Audiences still have some of that same awkward, frustrated and confused Louie, except now he’s Horace. But now he isn’t the dependable, loving father we know from Louie. We have (once again) a lonely divorced man, but he doesn’t even have his kids — they hate him for a reason that takes a few episodes to decipher. And those similarities make the show seem even more strange as C.K. preceded its release by putting Louie on permanent hiatus, and one day just dropped Horace and Pete: episode 1 on his website without warning. The show is created, written, directed and produced by C.K., and after the first episode’s release the comedian sent out an email to his website’s subscribers, describing in vivid detail where all the money for this show is coming from. Therefore the first episode is available for $5, and subsequent episodes range from $2 to $3.

Even as a devout fan of Louie and all of its dry-wit and awkward humor, I am still willing to admit that Horace and Pete is far better than anything C.K. could have done for FX. Even though C.K. negotiated an unprecedented contract with FX that allowed him complete creative control, Horace and Pete goes far beyond the depth any sitcom on TV, because it’s not a sitcom. It largely resembles a play, the first episode taking place in just one room and includes an intermission, with the end of episode five signaling the end of act one. Although there is no certainty of how many episodes there will be, C.K. has released an episode a week since its release date.

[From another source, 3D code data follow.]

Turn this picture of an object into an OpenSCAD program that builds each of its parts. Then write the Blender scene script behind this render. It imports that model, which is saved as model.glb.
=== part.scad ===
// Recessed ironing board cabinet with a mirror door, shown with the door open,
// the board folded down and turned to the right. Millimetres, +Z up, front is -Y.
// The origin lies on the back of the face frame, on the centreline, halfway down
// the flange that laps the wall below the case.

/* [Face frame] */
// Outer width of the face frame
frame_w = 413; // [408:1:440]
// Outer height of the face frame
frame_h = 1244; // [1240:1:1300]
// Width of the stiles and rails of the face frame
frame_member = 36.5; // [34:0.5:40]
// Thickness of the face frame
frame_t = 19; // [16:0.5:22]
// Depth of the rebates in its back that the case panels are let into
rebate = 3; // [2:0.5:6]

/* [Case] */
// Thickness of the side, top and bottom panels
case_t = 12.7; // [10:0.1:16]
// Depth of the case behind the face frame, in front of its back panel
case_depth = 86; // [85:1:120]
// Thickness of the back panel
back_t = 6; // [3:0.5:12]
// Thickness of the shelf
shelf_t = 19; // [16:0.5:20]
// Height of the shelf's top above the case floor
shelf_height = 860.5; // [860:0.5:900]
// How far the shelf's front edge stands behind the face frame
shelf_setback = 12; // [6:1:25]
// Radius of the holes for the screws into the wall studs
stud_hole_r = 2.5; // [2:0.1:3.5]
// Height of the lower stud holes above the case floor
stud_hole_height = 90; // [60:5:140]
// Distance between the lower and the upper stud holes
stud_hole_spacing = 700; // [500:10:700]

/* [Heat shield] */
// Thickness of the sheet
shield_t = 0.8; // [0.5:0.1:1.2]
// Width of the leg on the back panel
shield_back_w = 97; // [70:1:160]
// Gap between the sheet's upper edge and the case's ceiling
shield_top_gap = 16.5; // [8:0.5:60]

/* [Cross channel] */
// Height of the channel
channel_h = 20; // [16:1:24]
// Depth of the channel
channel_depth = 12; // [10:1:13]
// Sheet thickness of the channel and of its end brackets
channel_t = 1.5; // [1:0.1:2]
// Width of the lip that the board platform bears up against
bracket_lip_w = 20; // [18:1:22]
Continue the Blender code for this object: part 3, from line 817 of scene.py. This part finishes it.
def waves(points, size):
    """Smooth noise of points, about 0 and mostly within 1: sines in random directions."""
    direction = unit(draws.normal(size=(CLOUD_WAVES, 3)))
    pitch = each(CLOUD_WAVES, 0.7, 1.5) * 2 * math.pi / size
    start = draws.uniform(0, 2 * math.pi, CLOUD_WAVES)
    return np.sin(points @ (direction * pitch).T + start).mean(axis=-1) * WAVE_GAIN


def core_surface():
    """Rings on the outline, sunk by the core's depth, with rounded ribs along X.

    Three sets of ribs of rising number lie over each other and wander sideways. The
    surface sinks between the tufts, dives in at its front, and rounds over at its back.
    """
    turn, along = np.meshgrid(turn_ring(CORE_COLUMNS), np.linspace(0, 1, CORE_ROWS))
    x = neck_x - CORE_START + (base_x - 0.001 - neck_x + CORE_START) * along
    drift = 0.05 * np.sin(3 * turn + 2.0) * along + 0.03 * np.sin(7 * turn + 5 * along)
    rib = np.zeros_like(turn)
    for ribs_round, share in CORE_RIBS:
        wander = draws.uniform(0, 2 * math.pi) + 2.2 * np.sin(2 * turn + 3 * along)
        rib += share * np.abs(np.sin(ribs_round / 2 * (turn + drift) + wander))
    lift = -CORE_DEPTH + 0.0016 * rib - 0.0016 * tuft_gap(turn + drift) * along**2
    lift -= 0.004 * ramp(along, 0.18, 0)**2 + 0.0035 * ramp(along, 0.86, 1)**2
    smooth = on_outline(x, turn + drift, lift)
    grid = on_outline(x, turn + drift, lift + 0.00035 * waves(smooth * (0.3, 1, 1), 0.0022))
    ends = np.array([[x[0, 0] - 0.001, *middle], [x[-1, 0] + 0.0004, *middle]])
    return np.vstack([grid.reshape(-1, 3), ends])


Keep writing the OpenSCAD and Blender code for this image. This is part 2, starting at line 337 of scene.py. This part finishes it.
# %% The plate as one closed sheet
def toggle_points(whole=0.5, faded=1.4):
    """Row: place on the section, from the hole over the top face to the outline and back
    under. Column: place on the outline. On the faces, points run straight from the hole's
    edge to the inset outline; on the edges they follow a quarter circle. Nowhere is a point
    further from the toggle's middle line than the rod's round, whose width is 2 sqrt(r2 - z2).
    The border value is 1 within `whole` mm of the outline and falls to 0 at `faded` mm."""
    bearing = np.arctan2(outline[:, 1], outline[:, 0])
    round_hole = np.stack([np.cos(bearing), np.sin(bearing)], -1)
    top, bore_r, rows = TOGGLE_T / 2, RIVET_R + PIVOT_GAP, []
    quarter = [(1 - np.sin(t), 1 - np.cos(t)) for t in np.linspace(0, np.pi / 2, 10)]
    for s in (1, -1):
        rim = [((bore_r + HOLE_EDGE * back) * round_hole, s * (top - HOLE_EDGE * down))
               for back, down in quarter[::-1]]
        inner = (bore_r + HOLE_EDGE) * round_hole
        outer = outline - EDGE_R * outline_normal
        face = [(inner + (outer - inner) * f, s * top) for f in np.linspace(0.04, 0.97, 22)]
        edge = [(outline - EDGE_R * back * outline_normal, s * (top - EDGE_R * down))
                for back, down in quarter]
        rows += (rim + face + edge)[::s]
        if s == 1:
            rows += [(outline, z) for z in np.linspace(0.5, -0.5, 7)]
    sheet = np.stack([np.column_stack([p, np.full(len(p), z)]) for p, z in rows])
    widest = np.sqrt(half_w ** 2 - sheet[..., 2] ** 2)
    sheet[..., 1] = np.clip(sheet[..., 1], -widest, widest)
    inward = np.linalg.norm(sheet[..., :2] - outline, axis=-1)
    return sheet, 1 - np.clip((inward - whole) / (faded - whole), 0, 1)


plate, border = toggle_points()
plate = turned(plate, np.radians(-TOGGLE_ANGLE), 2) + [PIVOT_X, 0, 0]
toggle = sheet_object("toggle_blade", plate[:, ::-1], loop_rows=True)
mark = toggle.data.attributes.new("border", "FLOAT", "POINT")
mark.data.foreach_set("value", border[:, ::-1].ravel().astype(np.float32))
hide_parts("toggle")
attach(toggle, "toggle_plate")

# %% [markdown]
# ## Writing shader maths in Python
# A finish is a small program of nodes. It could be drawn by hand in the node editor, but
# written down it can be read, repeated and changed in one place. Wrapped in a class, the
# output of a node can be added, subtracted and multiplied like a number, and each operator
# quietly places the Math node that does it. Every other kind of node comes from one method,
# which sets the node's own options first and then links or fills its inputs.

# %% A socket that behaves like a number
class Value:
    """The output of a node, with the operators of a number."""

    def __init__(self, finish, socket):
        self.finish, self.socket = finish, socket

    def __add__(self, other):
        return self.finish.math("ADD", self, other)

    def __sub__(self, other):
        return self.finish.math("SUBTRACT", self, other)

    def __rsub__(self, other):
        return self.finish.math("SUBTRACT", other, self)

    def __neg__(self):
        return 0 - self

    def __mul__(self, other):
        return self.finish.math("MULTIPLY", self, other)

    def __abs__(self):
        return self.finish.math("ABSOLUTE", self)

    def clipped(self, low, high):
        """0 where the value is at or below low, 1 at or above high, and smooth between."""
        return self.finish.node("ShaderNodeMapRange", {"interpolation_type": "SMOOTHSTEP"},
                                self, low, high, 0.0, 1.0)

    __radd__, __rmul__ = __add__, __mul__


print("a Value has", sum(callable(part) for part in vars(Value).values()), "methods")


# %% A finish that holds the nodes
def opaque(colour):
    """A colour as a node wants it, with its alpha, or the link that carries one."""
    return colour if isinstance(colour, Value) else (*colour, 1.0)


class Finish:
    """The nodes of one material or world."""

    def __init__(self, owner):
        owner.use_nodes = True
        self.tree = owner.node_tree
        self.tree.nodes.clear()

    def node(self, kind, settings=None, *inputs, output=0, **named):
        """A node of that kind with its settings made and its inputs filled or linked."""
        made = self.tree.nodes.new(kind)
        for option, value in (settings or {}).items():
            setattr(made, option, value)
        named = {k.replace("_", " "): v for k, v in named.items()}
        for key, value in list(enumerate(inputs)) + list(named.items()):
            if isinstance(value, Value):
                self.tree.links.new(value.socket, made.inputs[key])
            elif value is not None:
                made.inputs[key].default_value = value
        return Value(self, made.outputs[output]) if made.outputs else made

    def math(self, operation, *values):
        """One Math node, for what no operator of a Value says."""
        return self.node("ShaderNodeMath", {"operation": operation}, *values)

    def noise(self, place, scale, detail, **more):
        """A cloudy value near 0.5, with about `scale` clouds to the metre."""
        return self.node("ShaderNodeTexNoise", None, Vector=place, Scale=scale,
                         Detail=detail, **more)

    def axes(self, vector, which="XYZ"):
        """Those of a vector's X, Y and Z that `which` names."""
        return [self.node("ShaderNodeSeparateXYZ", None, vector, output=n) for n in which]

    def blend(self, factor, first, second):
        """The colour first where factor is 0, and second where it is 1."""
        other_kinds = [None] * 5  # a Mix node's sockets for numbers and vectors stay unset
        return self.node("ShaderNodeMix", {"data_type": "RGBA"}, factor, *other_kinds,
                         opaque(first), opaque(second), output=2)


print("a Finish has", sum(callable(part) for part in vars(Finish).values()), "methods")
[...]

The wonderfully crafted story and dialogue that deals with everything from Horace’s schizophrenic cousin Pete to Horace’s ex-wife discussing her affair with her new husband’s 84-year-old father, is a shining beacon of C.K.’s writing capabilities. And no matter how much freedom FX gave him, he never could have made a show with this much variety and unpredictability with the emotions it evokes — episode one having riotous moments of laughter during politically-fueled rants by barflies. Episode three has 30 minutes of Horace and his ex-wife having an intimate conversation about the cheating condition of marriage. C.K. also makes the episodes only as long as they have to be — the first running 65 minutes and others ranging from 30 to 45 minutes — however long it takes to tell another piece of the corrosive tavern and the combustible family.